Today I had my appointment with the Oncologist. Lots of information to convey. First Impressions are good. He was very thorough about explaining what Hodgkins Lymphoma is. In basic terms it is the uncontrolled growth of abnormal blood cells. He went on to explain the Stages I, II, III, and IV. Stage I involves one lymph node area primarily. Stage II involves two or more lymph node areas below the diaphragm. Stage III involves lymph nodes above and below the diaphragm. Stage IV involves lymph nodes and bone marrow. Mind you, I am not a doctor and could have the staging too simplified. The stages can be categorized as standard or 'B' if symptoms include fevers, night sweats, and weight loss. My symptoms include these. Then there is grading within the stages. they include Lymphacyte, Modular, Mixed Cellularity, and Lymphacyte Depletion. The array of tests with determine my stage and grade. He then explained treatment as Chemotherapy +/- Radiation; ABMT/Allogenic; Stem Cell transplant. Treatment depends on the staging process. The staging process includes a number of tests which have been scheduled. Today I had a hell of a lot of blood drawn. 11 tubes full. They are for a complete blood work up. Tomorrow I will be having a Bone Marrow Biopsy. Next Tuesday I will be having a PET Scan. I am scheduled for my next doctor's appointment and first treatment next week Friday. They move fast. I am ready though.
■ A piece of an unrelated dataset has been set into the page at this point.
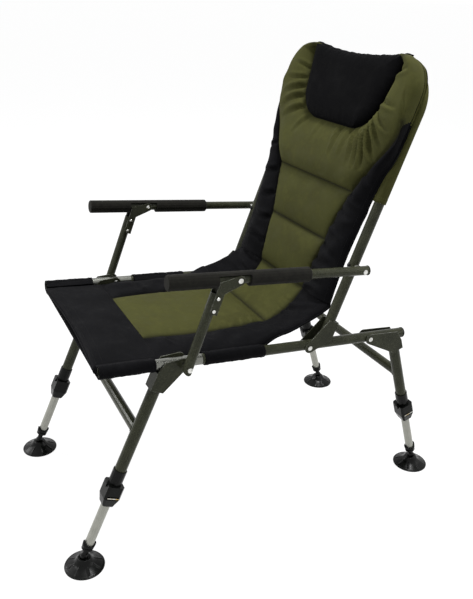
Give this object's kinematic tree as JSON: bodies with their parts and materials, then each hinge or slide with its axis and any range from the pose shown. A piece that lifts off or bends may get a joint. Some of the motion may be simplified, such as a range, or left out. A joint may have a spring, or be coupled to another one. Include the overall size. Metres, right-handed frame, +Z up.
{
  "type": "folding fishing chair",
  "caption": "Folding padded outdoor chair with a high reclined back, head pillow, parallelogram arms, folding leg frames and telescopic legs on swivel feet.",
  "frame": {"origin": "on the floor, under the middle of the chair's outline", "axes": "+Z up, -Y the way the sitter faces, +X to the sitter's left"},
  "size_m": [0.609, 1.0514, 1.1212],
  "materials": {
    "paint": "satin hammered",
    "bright": "satin",
    "rivet": "polished",
    "plastic": "gloss",
    "foam": "matte foam",
    "green": "matte woven",
    "black": "matte woven"
  },
  "bodies": {
    "seat_frame": {"rail_left": "paint", "rail_cap_left": "plastic", "front_pin_left": "rivet", "back_pin_left": "rivet", "rear_pin_left": "rivet", "rail_right": "paint", "rail_cap_right": "plastic", "front_pin_right": "rivet", "back_pin_right": "rivet", "rear_pin_right": "rivet", "seat_sling": "black", "seat_cushion": "green", "fold_pad": "green"},
    "back": {"back_frame": "paint", "back_bracket_left": "paint", "back_bracket_right": "paint", "back_cushion": "green", "back_hood": "green", "head_pillow": "black", "arm_pin_left": "rivet", "arm_pin_right": "rivet"},
    "arm_left": {"arm_tube_left": "paint", "arm_plug_left": "plastic", "arm_grip_left": "foam"},
    "strut_left": {"strut_tube_left": "paint", "strut_bracket_left": "paint", "strut_top_pin_left": "rivet"},
    "arm_right": {"arm_tube_right": "paint", "arm_plug_right": "plastic", "arm_grip_right": "foam"},
    "strut_right": {"strut_tube_right": "paint", "strut_bracket_right": "paint", "strut_top_pin_right": "rivet"},
    "front_legs": {"front_leg_frame": "paint", "front_gusset_left": "paint", "front_collar_left": "plastic", "front_gusset_right": "paint", "front_collar_right": "plastic"},
    "front_inner_left": {"front_inner_leg_left": "bright", "front_ankle_left": "plastic"},
    "front_lock_left": {"front_lock_plate_left": "rivet"},
    "front_foot_left": {"front_foot_left": "plastic"},
    "front_inner_right": {"front_inner_leg_right": "bright", "front_ankle_right": "plastic"},
    "front_lock_right": {"front_lock_plate_right": "rivet"},
    "front_foot_right": {"front_foot_right": "plastic"},
    "rear_legs": {"rear_leg_frame": "paint", "rear_gusset_left": "paint", "rear_collar_left": "plastic", "rear_gusset_right": "paint", "rear_collar_right": "plastic"},
    "rear_inner_left": {"rear_inner_leg_left": "bright", "rear_ankle_left": "plastic"},
    "rear_lock_left": {"rear_lock_plate_left": "rivet"},
    "rear_foot_left": {"rear_foot_left": "plastic"},
    "rear_inner_right": {"rear_inner_leg_right": "bright", "rear_ankle_right": "plastic"},
    "rear_lock_right": {"rear_lock_plate_right": "rivet"},
    "rear_foot_right": {"rear_foot_right": "plastic"}
  },
  "joints": [
    {"name": "back_fold", "type": "hinge", "parent": "seat_frame", "child": "back", "pos_m": [0, 0.0899, 0.46335], "axis": [1, 0, 0], "range_deg": [0, 97], "deforming": ["fold_pad"]},
    {"name": "arm_left_level", "type": "hinge", "parent": "back", "child": "arm_left", "pos_m": [0.2875, 0.20282, 0.65447], "axis": [1, 0, 0], "range_deg": [-97, 0]},
    {"name": "strut_left_fold", "type": "hinge", "parent": "seat_frame", "child": "strut_left", "pos_m": [0.2875, -0.23371, 0.49269], "axis": [1, 0, 0], "range_deg": [0, 97]},
    {"name": "arm_right_level", "type": "hinge", "parent": "back", "child": "arm_right", "pos_m": [-0.2875, 0.20282, 0.65447], "axis": [1, 0, 0], "range_deg": [-97, 0]},
    {"name": "strut_right_fold", "type": "hinge", "parent": "seat_frame", "child": "strut_right", "pos_m": [-0.2875, -0.23371, 0.49269], "axis": [1, 0, 0], "range_deg": [0, 97]},
    {"name": "front_legs_fold", "type": "hinge", "parent": "seat_frame", "child": "front_legs", "pos_m": [0, -0.23371, 0.49269], "axis": [1, 0, 0], "range_deg": [0, 100]},
    {"name": "front_leg_left_slide", "type": "slide", "parent": "front_legs", "child": "front_inner_left", "axis": [0, 0.4075, 0.9132], "range_m": [-0.04, 0.105]},
    {"name": "front_lock_left_tilt", "type": "hinge", "parent": "front_legs", "child": "front_lock_left", "pos_m": [0.2355, -0.40865, 0.18707], "axis": [0, 0.9132, -0.4075], "range_deg": [-4, 4], "stiffness_Nm_per_rad": 0.5},
    {"name": "front_foot_left_tilt", "type": "hinge", "parent": "front_inner_left", "child": "front_foot_left", "pos_m": [0.25, -0.47874, 0.03], "axis": [1, 0, 0], "range_deg": [-15, 15]},
    {"name": "front_leg_right_slide", "type": "slide", "parent": "front_legs", "child": "front_inner_right", "axis": [0, 0.4075, 0.9132], "range_m": [-0.04, 0.105]},
    {"name": "front_lock_right_tilt", "type": "hinge", "parent": "front_legs", "child": "front_lock_right", "pos_m": [-0.2355, -0.40865, 0.18707], "axis": [0, 0.9132, -0.4075], "range_deg": [-4, 4], "stiffness_Nm_per_rad": 0.5},
    {"name": "front_foot_right_tilt", "type": "hinge", "parent": "front_inner_right", "child": "front_foot_right", "pos_m": [-0.25, -0.47874, 0.03], "axis": [1, 0, 0], "range_deg": [-15, 15]},
    {"name": "rear_legs_fold", "type": "hinge", "parent": "seat_frame", "child": "rear_legs", "pos_m": [0, 0.26765, 0.45199], "axis": [1, 0, 0], "range_deg": [-106, 0]},
    {"name": "rear_leg_left_slide", "type": "slide", "parent": "rear_legs", "child": "rear_inner_left", "axis": [0, -0.304, 0.9527], "range_m": [-0.04, 0.08]},
    {"name": "rear_lock_left_tilt", "type": "hinge", "parent": "rear_legs", "child": "rear_lock_left", "pos_m": [0.2355, 0.42645, 0.19386], "axis": [0, 0.9527, 0.304], "range_deg": [-4, 4], "stiffness_Nm_per_rad": 0.5},
    {"name": "rear_foot_left_tilt", "type": "hinge", "parent": "rear_inner_left", "child": "rear_foot_left", "pos_m": [0.25, 0.47874, 0.03], "axis": [1, 0, 0], "range_deg": [-15, 15]},
    {"name": "rear_leg_right_slide", "type": "slide", "parent": "rear_legs", "child": "rear_inner_right", "axis": [0, -0.304, 0.9527], "range_m": [-0.04, 0.08]},
    {"name": "rear_lock_right_tilt", "type": "hinge", "parent": "rear_legs", "child": "rear_lock_right", "pos_m": [-0.2355, 0.42645, 0.19386], "axis": [0, 0.9527, 0.304], "range_deg": [-4, 4], "stiffness_Nm_per_rad": 0.5},
    {"name": "rear_foot_right_tilt", "type": "hinge", "parent": "rear_inner_right", "child": "rear_foot_right", "pos_m": [-0.25, 0.47874, 0.03], "axis": [1, 0, 0], "range_deg": [-15, 15]}
  ],
  "couplings": [
    {"joint": "arm_left_level", "follows": "back_fold", "ratio": -1},
    {"joint": "strut_left_fold", "follows": "back_fold", "ratio": 1},
    {"joint": "arm_right_level", "follows": "back_fold", "ratio": -1},
    {"joint": "strut_right_fold", "follows": "back_fold", "ratio": 1}
  ]
}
Aside from all the information I am digesting, I just want to say thanks to my entire family for your love and support. It means everything to me. My friends have been incredible themselves and I love each and everyone of you. You've all made an impact and difference in my life and I am grateful for having you in my life.
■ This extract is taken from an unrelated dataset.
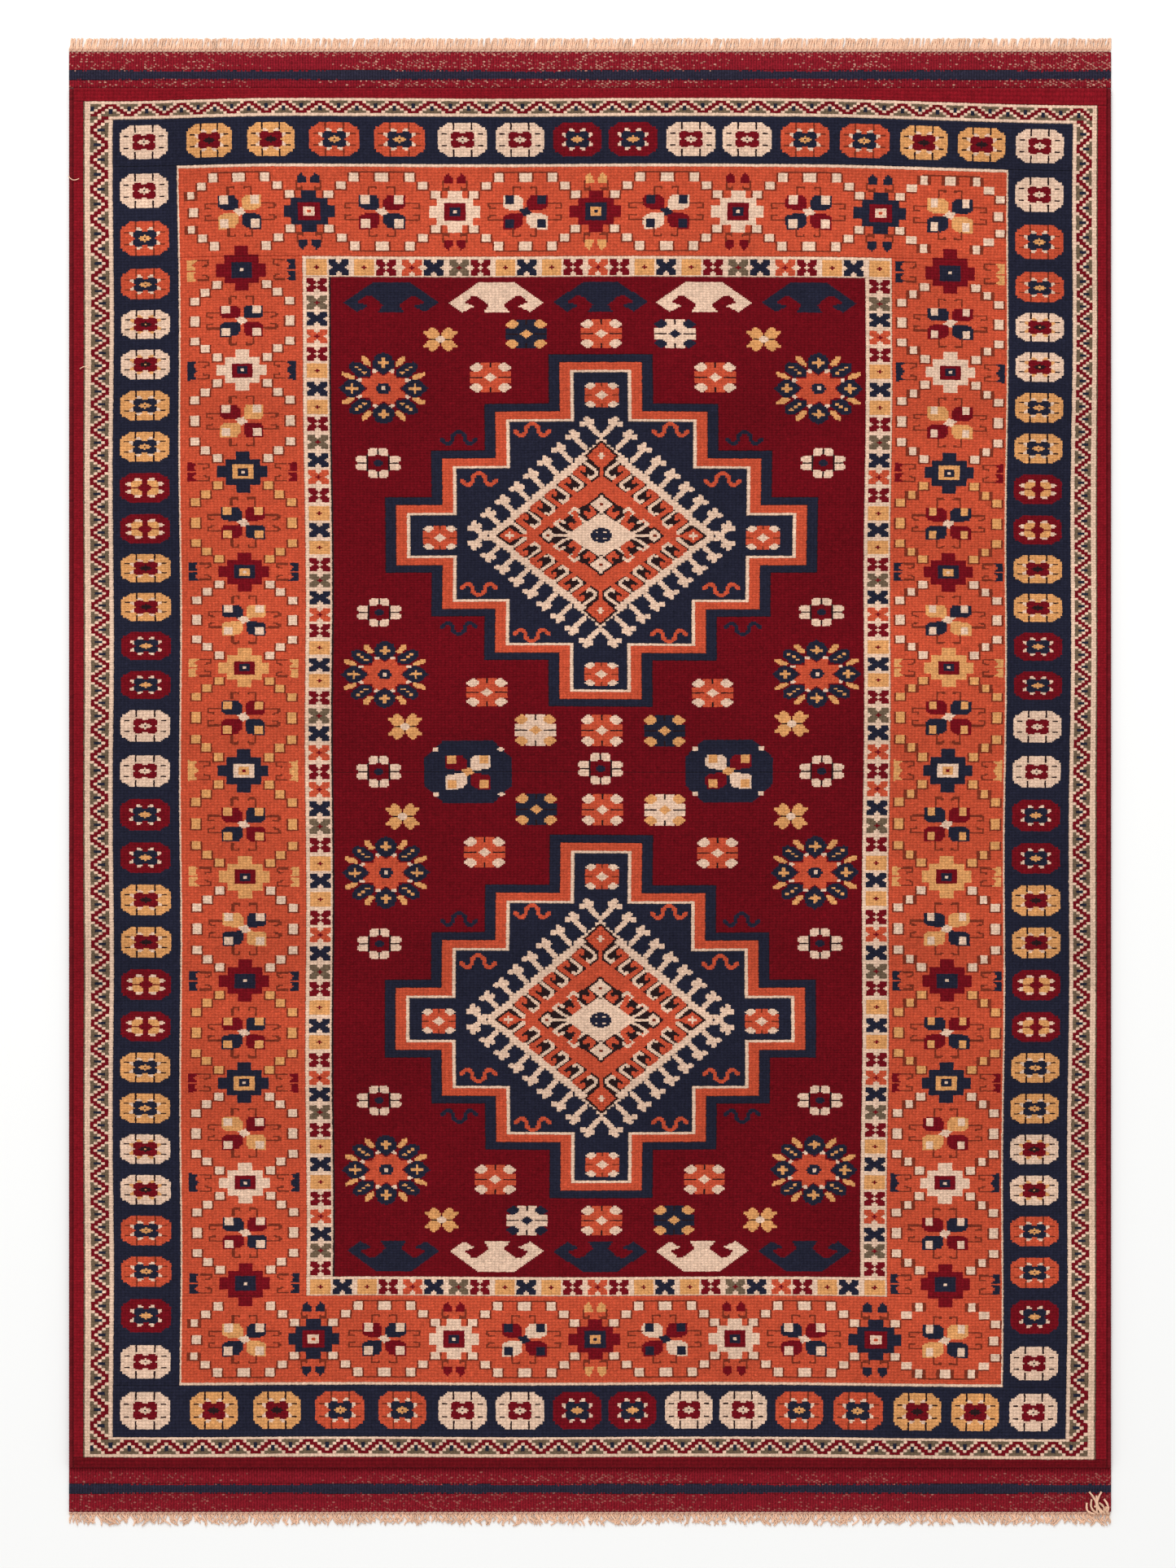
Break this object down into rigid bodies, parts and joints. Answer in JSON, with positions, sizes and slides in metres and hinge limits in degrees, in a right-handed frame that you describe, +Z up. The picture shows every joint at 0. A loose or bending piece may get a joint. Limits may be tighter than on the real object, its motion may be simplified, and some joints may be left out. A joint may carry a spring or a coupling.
{
  "type": "area rug",
  "caption": "Rectangular hand-knotted wool area rug with two stepped medallions, nested borders, flat-woven ends and short fringes, lying flat.",
  "frame": {"origin": "on the floor under the middle of the rug, fringes included", "axes": "+Z up out of the pile, +Y along the rug towards its far end, +X across it to the right"},
  "size_m": [1.28, 1.828, 0.0093],
  "materials": {
    "ground": "plain-woven wool warps and wefts with the backs of the knots",
    "warp_cord": "undyed twisted warp ends, cream",
    "flatweave_madder": "weft-faced flat weave in madder red wool, pale warps showing as flecks",
    "flatweave_navy": "weft-faced flat weave in navy wool",
    "selvedge": "warps overcast with madder red wool",
    "madder_pile": "clipped knotted wool pile, matt",
    "guard_pile": "clipped knotted wool pile, ivory with small coloured figures",
    "navy_pile": "clipped knotted wool pile, navy with coloured rosettes",
    "terracotta_pile": "clipped knotted wool pile, terracotta with coloured figures"
  },
  "bodies": {
    "root": {"ground_weave": "ground", "fringe_far": "warp_cord", "twining_far": "warp_cord", "flatweave_outer_far": "flatweave_madder", "flatweave_stripe_far": "flatweave_navy", "flatweave_inner_far": "flatweave_madder", "fringe_near": "warp_cord", "twining_near": "warp_cord", "flatweave_outer_near": "flatweave_madder", "flatweave_stripe_near": "flatweave_navy", "flatweave_inner_near": "flatweave_madder", "selvedge_left": "selvedge", "selvedge_right": "selvedge", "edge_band_far": "madder_pile", "edge_band_near": "madder_pile", "edge_band_left": "madder_pile", "edge_band_right": "madder_pile", "zigzag_guard_far": "guard_pile", "zigzag_guard_near": "guard_pile", "zigzag_guard_left": "guard_pile", "zigzag_guard_right": "guard_pile", "rosette_border_far": "navy_pile", "rosette_border_near": "navy_pile", "rosette_border_left": "navy_pile", "rosette_border_right": "navy_pile", "lattice_border_far": "terracotta_pile", "lattice_border_near": "terracotta_pile", "lattice_border_left": "terracotta_pile", "lattice_border_right": "terracotta_pile", "dice_guard_far": "guard_pile", "dice_guard_near": "guard_pile", "dice_guard_left": "guard_pile", "dice_guard_right": "guard_pile", "field_far": "madder_pile", "medallion_outline_far": "navy_pile", "medallion_band_far": "terracotta_pile", "medallion_ground_far": "navy_pile", "medallion_diamond_far": "guard_pile", "medallion_heart_far": "terracotta_pile", "field_near": "madder_pile", "medallion_outline_near": "navy_pile", "medallion_band_near": "terracotta_pile", "medallion_ground_near": "navy_pile", "medallion_diamond_near": "guard_pile", "medallion_heart_near": "terracotta_pile"}
  },
  "joints": []
}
The first thing the Doctor said after introducing himself was "my goal for treatment is to cure you". I liked hearing that. He made me feel confident. Good impression. After all explanations, I had a complete exam. Stats: 97.9 temperature; 139 lbs (I gained some weight back!) 100/60 Blood Pressure and my pulse was 80bpm. All good. Lungs clear. He then checked all lymph node regions, liver, and spleen. Without the bloodwork or scan to confirm, the doctor believes I am either Stage I B or early Stage II B. The resulting test will confirm my stage. That is promising, but we will wait for test results. Overall, I feel good about things after meeting with the doctor. I needed to sit with him.
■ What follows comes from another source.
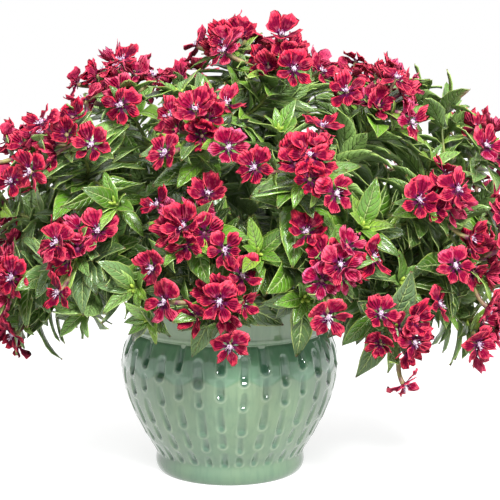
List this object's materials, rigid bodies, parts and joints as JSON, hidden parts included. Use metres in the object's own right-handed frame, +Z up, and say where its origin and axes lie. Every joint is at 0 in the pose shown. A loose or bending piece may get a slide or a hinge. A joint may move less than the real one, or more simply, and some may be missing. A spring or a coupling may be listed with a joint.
{
  "type": "potted flowering plant",
  "caption": "Bushy cuphea in full bloom: a broad mound of leafy stems and red six-petalled flowers in a round glazed pot with a collar.",
  "frame": {"origin": "centre of the pot's flat base, at floor level", "axes": "+Z up the pot's axis, the front seen in the picture faces -Y, +X to the right of the picture"},
  "size_m": [0.5126, 0.4179, 0.4154],
  "materials": {
    "glaze": "glossy pale celadon glaze",
    "soil": "matt, crumbly",
    "foliage": "soft satin green",
    "petals": "velvety deep red"
  },
  "bodies": {
    "root": {"pot": "glaze", "soil": "soil", "stem_01": "foliage", "stem_02": "foliage", "stem_03": "foliage", "stem_04": "foliage", "stem_05": "foliage", "stem_06": "foliage", "stem_07": "foliage", "stem_08": "foliage", "stem_09": "foliage", "stem_10": "foliage", "stem_11": "foliage", "stem_12": "foliage", "stem_13": "foliage", "stem_14": "foliage", "bloom_01": "petals", "bloom_02": "petals", "bloom_03": "petals", "bloom_04": "petals", "bloom_05": "petals", "bloom_06": "petals", "bloom_07": "petals", "bloom_08": "petals", "bloom_09": "petals", "bloom_10": "petals", "bloom_11": "petals", "bloom_12": "petals", "bloom_13": "petals", "bloom_14": "petals", "bloom_15": "petals", "bloom_16": "petals", "bloom_17": "petals", "bloom_18": "petals", "bloom_19": "petals", "bloom_20": "petals", "bloom_21": "petals", "bloom_22": "petals", "bloom_23": "petals", "bloom_24": "petals", "bloom_25": "petals", "bloom_26": "petals", "bloom_27": "petals", "bloom_28": "petals", "bloom_29": "petals", "bloom_30": "petals", "bloom_31": "petals", "bloom_32": "petals", "bloom_33": "petals", "bloom_34": "petals", "bloom_35": "petals", "bloom_36": "petals", "bloom_37": "petals", "bloom_38": "petals", "bloom_39": "petals", "bloom_40": "petals", "bloom_41": "petals", "bloom_42": "petals"}
  },
  "joints": []
}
I now feel I am walking the path to recovery, to being well. It may be an arduous journey, but I am on my way.

Wednesday, July 12, 2006

Tomorrow is my first appointment with the oncologist. I am set. I have a notebook with a list of questions. I am exhausted by my symptoms, can not wait for them to fade. Swollen lymph nodes, fevers, night sweats. I change shirts and pillow cases once a night, sometimes more.

Tuesday, July 11, 2006

07/03 I received the results of my biopsy. Hodgkin's Lymphoma. I have cancer.